Eden is respected by Roosevelt as a good political workman who thinks post war more like he does than any other Englishman of power, but Roosevelt recognizes Churchill and not Eden is boss, so has his tongue in his cheek. Wallace believes Eden is top British mind on post war and would be invaluable in any semi-final late 1943 conference at Moscow.

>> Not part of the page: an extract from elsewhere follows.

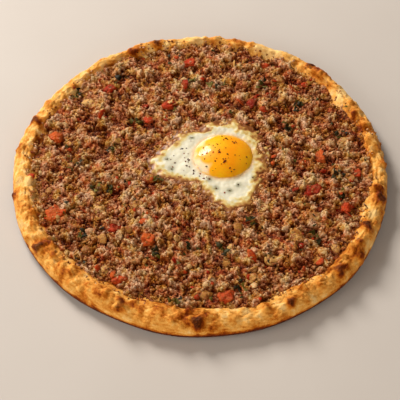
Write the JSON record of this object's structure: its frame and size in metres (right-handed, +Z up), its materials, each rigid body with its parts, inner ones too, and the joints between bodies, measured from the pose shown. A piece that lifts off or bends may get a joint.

Since Berle and State expect to do the Russian preliminaries it is too early to say whether Roosevelt will select Wallace to work with Eden and Molotov at Moscow or whether he will drift with State. Berle today goes toward Russia for the first time in a public speech at Reading, Pennsylvania…. Berle poses as an expert on Russia in the State Department. Moscow has his number and won’t have him around when the time comes. Probably Roosevelt will string him along until the time of the decision but will go into the Russian semi finals with people who can get things done and who have a good press in Moscow. It probably will be Wallace and Eden and Molotov reporting back to Roosevelt, Churchill and Stalin, unless Roosevelt is afraid of sacrificing Wallace and also afraid of offending Secretary Hull, who could veto because of his political power with Southern senators controlling Foreign Relations….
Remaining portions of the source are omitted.